The last 2 months in the stock market have felt like a return to the heydays of 1996 when Alan Greenspan so famously spooked the market with his proclaimation of “Irrational Exuberance.”  Of course the market quickly forgot and rode one bubble (the tech) to the next (real estate).

I can’t but feel that we’re taking a mule ride up a rather unsteady path in the dark of night, not knowing if the next step is off a cliff.   There is legitmate good news on the economic front.  We are not facing another great depression, it seems as we have learned some economic lessons from the last.  The economy is only contracting at lesser rate than it was a few months ago.  The Economy is not healed, it’s just not losing as much as blood.  I think this should be obivious when you have less people employed, it’s hard to lay off as many people.

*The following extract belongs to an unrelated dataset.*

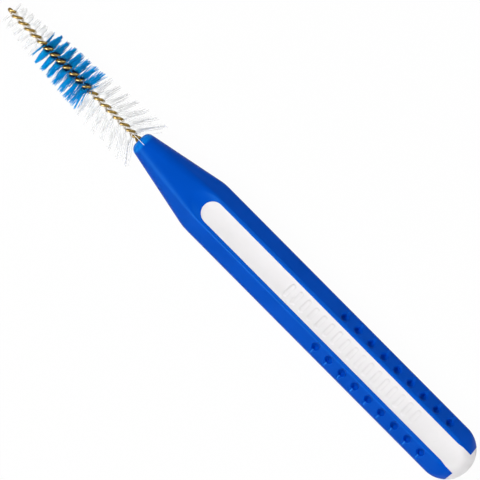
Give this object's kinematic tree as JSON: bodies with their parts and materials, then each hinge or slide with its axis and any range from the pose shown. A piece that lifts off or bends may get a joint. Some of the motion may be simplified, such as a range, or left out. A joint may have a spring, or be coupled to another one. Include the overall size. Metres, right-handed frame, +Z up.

The stock market has responded to the less dire news with glee and joy.  We’re nowhere near the highs from early last year, but we’re far above the lows of mid March.   Who knows if we rally further from here or test new lows?   I certaintly don’t.   Still, my gut feeling is that we’ll pullback as investors realize while things are not as bad as they may have looked, they’re still not good.   That’s a good thing.   I wish the economy the best, but I also want economy to recover slowly via increased savings, and healthy investment in business.  I don’t want another bubble, sustained by excess consumer spending and uncontained speculation.